Because millions of Americans also want to see a Major Leagues team compete 
with a team from the country that is the world amateur champion and has 
been for many years.

Now then, we have to be fair. We won a victory, a great victory over the 
Orioles. Some news agencies described it as a crushing victory. We would 
not describe it like that. I would say that it was a historic victory, a 
very good victory, but we would never use the word "crushing".

We do not want to crush anybody, much less a team that gave us the 
possibility to hold such a match between two sports concepts, between a 
great team from the Major Leagues and a team from tiny Cuba.

This match was possible thanks to the efforts of the teams' leaders, of the 
main shareholder and director of the Orioles team. He had to strive for 
years before he succeeded in holding this match.

There was a lot of discussion. You should not believe it was easy because 
there were those who opposed the match ... important politicians. Others 
supported it.

The proceeds, their destination and final use, were the source of a lot of 
discussion, not because of the amount but because of the blockade 
regulations.

One of the first real obstacles was that we had agreed with the Orioles 
team — and the US authorities had accepted it — that for those two 
matches each team would travel to the other country in their own airlines.

A problem suddenly arose which they apparently had not foreseen.

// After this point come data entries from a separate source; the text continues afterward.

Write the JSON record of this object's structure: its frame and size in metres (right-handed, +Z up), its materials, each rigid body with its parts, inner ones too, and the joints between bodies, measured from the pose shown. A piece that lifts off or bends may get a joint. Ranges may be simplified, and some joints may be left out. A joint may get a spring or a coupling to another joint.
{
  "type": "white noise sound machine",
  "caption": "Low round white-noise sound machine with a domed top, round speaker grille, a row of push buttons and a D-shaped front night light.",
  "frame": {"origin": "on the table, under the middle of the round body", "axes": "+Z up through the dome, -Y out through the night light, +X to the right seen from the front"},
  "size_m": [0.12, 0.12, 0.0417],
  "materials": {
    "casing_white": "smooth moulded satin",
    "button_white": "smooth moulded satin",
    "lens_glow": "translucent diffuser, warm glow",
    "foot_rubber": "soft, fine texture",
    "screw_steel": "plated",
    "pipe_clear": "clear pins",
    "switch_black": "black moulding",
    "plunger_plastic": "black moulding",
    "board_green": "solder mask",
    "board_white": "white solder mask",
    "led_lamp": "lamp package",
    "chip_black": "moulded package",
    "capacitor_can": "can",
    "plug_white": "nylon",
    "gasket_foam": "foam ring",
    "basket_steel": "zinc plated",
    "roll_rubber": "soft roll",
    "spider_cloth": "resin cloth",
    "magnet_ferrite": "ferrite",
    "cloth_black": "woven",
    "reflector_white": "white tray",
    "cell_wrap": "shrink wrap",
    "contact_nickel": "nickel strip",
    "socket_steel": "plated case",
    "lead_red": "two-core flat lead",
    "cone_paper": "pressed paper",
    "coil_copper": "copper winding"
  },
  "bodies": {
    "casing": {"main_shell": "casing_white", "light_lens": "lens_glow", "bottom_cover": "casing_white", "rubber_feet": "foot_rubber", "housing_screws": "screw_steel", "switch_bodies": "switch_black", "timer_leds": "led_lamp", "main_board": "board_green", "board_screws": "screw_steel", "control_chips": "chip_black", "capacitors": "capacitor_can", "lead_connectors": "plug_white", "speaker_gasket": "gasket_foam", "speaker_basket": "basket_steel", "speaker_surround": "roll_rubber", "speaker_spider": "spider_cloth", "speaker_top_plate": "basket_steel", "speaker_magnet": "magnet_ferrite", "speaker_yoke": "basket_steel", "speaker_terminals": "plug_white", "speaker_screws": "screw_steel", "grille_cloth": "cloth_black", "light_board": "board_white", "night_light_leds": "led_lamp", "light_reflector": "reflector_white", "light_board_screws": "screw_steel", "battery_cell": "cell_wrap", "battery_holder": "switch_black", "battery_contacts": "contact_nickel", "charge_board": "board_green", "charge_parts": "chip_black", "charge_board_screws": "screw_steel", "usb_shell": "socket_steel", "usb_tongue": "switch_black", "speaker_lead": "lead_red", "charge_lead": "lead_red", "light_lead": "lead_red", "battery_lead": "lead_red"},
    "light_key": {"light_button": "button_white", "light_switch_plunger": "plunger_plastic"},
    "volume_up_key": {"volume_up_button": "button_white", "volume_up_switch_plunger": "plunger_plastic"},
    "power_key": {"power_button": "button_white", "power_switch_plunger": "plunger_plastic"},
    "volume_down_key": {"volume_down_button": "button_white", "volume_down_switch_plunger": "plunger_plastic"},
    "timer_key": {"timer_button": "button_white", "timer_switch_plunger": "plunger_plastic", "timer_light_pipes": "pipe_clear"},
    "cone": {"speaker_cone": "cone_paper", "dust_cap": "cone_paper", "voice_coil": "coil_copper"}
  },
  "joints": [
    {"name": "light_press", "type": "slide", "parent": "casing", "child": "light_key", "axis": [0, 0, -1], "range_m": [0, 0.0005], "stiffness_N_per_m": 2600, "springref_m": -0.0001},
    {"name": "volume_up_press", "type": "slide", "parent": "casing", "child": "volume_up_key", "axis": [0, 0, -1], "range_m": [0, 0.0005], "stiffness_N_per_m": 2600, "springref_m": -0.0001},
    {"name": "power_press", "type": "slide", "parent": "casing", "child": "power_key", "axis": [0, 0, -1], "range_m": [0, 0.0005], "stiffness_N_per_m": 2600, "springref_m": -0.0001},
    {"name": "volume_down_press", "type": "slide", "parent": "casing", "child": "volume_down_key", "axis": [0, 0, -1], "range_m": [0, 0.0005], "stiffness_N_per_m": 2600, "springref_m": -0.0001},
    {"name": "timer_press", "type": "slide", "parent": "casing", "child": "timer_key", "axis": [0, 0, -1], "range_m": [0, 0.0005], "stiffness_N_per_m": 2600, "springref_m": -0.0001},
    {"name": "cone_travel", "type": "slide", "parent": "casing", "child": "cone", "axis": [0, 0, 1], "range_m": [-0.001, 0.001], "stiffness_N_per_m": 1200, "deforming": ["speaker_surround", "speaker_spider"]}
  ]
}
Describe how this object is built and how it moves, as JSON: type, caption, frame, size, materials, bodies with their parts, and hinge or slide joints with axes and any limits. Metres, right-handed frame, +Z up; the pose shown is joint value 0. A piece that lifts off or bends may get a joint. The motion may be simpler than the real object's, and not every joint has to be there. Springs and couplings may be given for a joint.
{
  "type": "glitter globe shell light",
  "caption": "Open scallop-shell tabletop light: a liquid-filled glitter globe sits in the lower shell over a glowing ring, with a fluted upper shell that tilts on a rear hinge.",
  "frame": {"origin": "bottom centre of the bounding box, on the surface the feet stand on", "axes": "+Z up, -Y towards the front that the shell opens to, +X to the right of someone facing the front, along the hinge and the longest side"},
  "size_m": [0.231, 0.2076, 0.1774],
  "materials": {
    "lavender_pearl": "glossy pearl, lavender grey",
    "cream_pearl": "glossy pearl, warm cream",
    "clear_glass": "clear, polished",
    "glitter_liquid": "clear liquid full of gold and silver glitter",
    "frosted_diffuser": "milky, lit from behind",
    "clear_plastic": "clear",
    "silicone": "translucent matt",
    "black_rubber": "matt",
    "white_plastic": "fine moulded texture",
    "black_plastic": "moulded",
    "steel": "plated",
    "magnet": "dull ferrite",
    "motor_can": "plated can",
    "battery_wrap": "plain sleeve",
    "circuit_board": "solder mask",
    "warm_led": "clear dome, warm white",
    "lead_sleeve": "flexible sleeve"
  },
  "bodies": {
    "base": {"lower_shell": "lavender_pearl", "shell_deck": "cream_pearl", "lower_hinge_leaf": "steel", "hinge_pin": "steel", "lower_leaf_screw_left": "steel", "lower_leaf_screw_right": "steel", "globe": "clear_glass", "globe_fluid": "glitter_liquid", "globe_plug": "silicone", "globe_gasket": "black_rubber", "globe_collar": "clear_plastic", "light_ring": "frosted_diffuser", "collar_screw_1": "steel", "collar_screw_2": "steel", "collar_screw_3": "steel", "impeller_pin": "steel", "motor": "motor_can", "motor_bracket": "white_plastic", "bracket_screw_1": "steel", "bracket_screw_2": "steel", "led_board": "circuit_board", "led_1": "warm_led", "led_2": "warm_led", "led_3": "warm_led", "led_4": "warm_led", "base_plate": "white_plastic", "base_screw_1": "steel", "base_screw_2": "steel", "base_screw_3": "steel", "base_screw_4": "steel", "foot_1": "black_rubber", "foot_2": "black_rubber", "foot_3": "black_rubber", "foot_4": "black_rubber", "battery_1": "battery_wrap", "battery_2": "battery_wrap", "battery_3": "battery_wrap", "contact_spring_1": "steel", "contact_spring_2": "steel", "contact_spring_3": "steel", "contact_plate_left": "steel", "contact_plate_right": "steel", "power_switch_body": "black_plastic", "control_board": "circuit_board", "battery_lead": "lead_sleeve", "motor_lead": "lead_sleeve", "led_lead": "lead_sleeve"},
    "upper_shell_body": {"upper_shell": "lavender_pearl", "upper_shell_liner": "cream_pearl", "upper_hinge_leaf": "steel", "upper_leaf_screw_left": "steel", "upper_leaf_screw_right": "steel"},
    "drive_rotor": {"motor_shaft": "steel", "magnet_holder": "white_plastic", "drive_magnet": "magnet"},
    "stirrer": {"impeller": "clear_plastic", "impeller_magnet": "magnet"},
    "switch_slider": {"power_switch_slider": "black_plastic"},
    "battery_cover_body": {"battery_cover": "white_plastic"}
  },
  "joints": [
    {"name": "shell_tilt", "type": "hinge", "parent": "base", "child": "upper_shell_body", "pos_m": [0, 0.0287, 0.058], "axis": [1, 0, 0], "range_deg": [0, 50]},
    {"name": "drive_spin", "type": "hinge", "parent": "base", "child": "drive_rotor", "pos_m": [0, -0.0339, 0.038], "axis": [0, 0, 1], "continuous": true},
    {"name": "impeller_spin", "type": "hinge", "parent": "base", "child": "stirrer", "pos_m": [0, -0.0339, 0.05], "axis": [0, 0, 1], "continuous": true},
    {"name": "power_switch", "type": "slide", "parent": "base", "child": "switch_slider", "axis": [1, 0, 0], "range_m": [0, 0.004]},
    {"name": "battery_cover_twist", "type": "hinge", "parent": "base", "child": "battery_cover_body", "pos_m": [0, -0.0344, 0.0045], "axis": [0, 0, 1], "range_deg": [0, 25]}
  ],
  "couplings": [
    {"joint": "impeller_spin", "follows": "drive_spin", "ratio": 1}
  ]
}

It is that 
they have passed so many amendments that they have created a truly absurd 
situation.

The problem was that upon arrival the two Cuban planes could be subject to 
claims by any of those notorious individuals who were Cuban citizens and 
owners of sugar mills, big landed estates, industries and various 
properties, who left for the United States thinking the Revolution was 
going to last a few short months. They can do that thanks to the infamous 
Helms Burton Act.

What better place to pay homage to our heroic athletes than these 
University steps where so many pages have been written in the history of 
our country; here next to the Alma Mater, in this University of Mella and 
Jose Antonio Echeverria, in this University of so many heroic fighters.